— BEGIN —

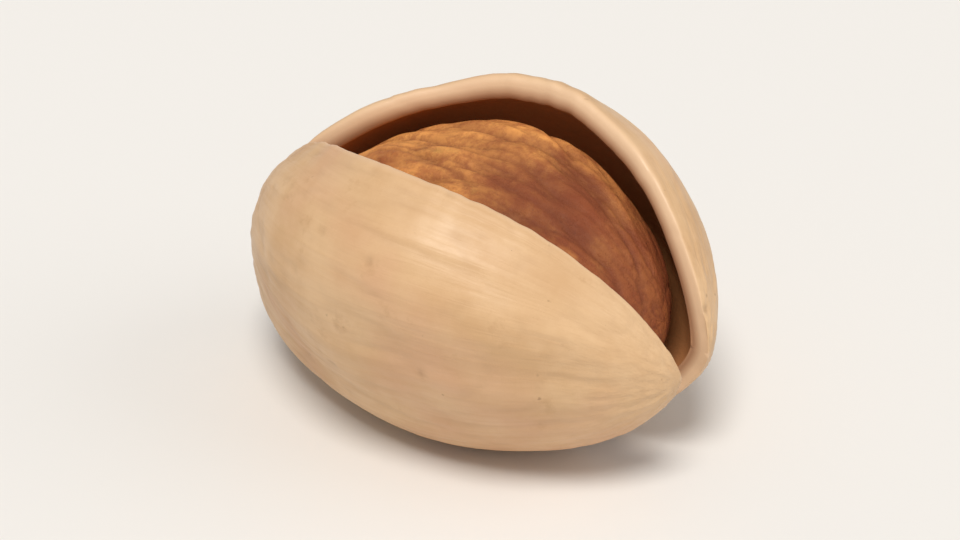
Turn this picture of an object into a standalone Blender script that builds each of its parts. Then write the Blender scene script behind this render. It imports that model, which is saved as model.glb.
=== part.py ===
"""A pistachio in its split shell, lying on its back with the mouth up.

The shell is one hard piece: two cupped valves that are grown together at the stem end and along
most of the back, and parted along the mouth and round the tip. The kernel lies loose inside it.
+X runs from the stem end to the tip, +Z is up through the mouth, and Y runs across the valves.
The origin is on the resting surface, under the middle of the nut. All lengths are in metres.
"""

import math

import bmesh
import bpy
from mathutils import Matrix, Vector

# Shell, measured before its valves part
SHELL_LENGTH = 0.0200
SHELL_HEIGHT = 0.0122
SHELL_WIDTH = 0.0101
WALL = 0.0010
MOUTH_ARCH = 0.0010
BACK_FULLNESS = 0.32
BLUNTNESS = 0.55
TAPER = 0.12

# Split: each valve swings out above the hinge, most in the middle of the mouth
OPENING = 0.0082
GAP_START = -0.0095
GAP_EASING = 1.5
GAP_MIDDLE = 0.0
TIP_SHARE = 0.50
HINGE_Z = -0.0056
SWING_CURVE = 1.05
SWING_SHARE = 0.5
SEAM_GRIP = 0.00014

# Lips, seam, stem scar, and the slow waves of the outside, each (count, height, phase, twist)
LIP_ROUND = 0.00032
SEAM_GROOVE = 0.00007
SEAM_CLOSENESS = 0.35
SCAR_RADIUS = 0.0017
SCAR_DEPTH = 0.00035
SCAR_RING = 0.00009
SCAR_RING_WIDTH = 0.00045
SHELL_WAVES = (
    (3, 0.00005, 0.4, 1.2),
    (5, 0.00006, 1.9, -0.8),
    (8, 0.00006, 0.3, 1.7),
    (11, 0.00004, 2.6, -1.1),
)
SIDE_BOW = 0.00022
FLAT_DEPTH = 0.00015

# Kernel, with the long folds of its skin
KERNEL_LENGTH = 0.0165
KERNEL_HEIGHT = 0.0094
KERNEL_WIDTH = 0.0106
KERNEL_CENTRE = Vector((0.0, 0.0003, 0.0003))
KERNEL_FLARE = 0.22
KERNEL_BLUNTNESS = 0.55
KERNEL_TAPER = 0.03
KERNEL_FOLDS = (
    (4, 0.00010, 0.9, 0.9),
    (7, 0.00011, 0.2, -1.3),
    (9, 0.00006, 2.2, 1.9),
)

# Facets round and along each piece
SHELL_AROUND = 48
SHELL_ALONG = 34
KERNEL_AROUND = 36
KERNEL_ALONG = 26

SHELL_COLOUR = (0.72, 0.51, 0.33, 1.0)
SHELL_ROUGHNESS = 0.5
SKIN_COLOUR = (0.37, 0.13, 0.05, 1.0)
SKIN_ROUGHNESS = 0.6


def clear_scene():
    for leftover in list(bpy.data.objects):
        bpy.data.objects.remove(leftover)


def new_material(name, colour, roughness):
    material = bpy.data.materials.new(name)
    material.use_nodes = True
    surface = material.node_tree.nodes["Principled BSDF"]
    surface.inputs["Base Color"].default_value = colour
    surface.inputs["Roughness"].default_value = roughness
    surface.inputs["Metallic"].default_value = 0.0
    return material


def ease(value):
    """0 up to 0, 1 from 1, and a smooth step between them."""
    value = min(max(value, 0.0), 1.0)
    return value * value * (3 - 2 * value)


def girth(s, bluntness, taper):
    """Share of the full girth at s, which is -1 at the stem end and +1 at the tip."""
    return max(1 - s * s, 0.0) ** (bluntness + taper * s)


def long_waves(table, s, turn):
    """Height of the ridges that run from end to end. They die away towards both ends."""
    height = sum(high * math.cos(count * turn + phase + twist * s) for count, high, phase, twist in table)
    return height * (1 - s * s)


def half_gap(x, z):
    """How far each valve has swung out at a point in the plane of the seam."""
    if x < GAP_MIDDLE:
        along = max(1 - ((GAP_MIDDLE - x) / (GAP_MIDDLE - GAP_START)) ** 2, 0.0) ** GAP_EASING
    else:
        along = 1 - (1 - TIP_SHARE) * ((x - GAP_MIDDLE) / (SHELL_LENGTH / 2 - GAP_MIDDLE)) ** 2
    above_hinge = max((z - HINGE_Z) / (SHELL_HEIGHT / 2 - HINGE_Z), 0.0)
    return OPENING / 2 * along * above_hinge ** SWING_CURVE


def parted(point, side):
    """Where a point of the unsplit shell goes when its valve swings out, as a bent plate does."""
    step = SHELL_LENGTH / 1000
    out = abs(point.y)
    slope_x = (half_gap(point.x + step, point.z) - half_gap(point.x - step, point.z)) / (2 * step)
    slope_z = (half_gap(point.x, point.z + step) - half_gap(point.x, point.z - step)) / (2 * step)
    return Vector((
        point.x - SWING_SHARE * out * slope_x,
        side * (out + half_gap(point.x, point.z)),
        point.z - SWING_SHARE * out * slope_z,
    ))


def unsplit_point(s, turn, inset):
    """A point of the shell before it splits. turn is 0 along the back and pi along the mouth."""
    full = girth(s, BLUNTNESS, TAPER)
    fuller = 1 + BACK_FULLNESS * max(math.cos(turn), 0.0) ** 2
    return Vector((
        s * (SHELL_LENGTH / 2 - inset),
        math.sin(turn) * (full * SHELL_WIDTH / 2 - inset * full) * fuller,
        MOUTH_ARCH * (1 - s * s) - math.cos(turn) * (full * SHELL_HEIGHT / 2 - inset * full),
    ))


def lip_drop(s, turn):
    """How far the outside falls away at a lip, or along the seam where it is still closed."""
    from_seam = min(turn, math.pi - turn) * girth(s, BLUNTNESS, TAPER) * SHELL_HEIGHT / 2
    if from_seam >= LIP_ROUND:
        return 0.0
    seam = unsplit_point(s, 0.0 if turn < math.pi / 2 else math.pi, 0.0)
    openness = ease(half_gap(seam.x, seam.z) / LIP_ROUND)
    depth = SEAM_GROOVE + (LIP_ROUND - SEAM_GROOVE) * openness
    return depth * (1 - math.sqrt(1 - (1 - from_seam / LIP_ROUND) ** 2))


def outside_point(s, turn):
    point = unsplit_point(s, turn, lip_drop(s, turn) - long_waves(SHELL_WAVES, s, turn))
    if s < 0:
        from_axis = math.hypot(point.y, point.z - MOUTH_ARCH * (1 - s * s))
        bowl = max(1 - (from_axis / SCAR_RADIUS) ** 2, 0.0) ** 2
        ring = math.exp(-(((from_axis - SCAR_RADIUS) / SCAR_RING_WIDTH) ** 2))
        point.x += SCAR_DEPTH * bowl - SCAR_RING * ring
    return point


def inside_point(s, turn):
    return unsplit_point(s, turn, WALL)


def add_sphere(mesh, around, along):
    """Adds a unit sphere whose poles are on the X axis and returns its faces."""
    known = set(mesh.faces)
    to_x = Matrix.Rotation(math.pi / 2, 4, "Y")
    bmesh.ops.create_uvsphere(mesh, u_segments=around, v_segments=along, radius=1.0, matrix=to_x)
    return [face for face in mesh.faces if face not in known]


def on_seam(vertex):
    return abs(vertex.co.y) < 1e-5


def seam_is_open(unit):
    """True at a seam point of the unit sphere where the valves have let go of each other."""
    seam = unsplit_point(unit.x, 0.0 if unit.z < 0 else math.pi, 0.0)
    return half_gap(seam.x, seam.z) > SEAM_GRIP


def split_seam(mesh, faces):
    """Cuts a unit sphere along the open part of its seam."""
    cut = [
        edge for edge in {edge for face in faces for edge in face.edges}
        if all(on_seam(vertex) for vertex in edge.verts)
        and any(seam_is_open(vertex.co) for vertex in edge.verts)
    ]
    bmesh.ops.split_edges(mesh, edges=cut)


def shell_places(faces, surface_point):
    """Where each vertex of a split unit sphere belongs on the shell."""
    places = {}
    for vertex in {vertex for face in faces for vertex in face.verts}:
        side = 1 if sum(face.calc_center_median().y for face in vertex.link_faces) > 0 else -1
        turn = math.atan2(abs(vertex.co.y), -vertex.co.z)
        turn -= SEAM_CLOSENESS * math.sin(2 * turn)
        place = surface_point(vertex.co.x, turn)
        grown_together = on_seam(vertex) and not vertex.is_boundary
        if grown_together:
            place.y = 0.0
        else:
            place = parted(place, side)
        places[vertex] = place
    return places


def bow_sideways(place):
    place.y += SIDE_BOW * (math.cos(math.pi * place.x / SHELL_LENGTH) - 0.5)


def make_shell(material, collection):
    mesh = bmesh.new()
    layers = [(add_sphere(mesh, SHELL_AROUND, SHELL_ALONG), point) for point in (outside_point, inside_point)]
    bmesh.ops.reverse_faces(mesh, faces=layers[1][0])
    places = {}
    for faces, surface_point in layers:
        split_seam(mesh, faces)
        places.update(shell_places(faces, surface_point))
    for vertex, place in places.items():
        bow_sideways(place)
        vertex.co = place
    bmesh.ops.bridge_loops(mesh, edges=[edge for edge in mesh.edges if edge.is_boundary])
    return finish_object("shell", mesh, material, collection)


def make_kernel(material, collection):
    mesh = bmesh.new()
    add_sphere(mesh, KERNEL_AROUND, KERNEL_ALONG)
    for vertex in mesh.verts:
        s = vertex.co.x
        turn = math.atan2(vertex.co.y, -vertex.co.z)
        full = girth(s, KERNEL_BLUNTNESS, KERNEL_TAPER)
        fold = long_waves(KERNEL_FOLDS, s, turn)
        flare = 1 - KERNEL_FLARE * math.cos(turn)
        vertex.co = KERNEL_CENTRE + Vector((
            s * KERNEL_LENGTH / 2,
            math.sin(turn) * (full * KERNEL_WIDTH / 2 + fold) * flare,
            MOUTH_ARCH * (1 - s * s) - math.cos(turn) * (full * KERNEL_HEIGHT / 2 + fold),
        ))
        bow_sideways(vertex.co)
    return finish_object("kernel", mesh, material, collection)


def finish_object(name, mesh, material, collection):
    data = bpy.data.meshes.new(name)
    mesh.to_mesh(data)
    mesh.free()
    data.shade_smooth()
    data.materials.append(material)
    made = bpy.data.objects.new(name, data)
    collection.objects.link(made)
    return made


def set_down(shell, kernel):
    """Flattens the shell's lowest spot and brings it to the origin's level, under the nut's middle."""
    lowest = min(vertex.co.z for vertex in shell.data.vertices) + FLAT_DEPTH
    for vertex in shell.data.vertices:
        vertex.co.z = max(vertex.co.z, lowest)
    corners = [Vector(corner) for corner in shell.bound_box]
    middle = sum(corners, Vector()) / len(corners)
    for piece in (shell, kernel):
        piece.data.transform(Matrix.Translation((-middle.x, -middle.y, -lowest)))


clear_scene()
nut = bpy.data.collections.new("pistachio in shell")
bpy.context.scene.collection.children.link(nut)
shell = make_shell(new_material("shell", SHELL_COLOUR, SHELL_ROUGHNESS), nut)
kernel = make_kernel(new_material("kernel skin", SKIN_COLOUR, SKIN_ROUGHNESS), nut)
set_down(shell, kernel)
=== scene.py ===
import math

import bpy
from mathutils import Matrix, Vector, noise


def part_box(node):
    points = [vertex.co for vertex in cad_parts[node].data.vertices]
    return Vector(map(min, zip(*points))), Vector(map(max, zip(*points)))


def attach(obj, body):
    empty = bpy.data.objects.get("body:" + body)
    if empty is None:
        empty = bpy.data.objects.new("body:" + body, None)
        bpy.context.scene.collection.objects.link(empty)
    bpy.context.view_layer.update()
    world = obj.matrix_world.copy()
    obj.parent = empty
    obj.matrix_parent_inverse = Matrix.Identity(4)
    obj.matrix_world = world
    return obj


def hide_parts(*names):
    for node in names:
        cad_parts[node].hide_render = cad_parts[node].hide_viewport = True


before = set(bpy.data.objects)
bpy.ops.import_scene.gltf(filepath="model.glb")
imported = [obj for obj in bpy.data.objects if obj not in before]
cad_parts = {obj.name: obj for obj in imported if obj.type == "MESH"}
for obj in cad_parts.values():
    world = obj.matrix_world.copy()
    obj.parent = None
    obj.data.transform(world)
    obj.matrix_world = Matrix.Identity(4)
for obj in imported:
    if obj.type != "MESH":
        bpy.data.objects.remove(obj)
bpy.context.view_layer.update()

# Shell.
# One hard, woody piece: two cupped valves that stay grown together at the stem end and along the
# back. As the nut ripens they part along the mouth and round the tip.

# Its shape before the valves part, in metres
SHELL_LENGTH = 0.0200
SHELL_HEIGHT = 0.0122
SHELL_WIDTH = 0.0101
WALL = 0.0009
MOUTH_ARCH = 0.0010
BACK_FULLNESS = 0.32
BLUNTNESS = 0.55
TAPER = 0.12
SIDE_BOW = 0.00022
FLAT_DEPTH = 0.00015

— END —

Everything from the line with "SKIN_COLOUR, SKIN_ROUGHNESS), nut)" through the line with "imported = [obj" is to be output exactly; leave out all other lines.

kernel = make_kernel(new_material("kernel skin", SKIN_COLOUR, SKIN_ROUGHNESS), nut)
set_down(shell, kernel)
=== scene.py ===
import math

import bpy
from mathutils import Matrix, Vector, noise


def part_box(node):
    points = [vertex.co for vertex in cad_parts[node].data.vertices]
    return Vector(map(min, zip(*points))), Vector(map(max, zip(*points)))


def attach(obj, body):
    empty = bpy.data.objects.get("body:" + body)
    if empty is None:
        empty = bpy.data.objects.new("body:" + body, None)
        bpy.context.scene.collection.objects.link(empty)
    bpy.context.view_layer.update()
    world = obj.matrix_world.copy()
    obj.parent = empty
    obj.matrix_parent_inverse = Matrix.Identity(4)
    obj.matrix_world = world
    return obj


def hide_parts(*names):
    for node in names:
        cad_parts[node].hide_render = cad_parts[node].hide_viewport = True


before = set(bpy.data.objects)
bpy.ops.import_scene.gltf(filepath="model.glb")
imported = [obj for obj in bpy.data.objects if obj not in before]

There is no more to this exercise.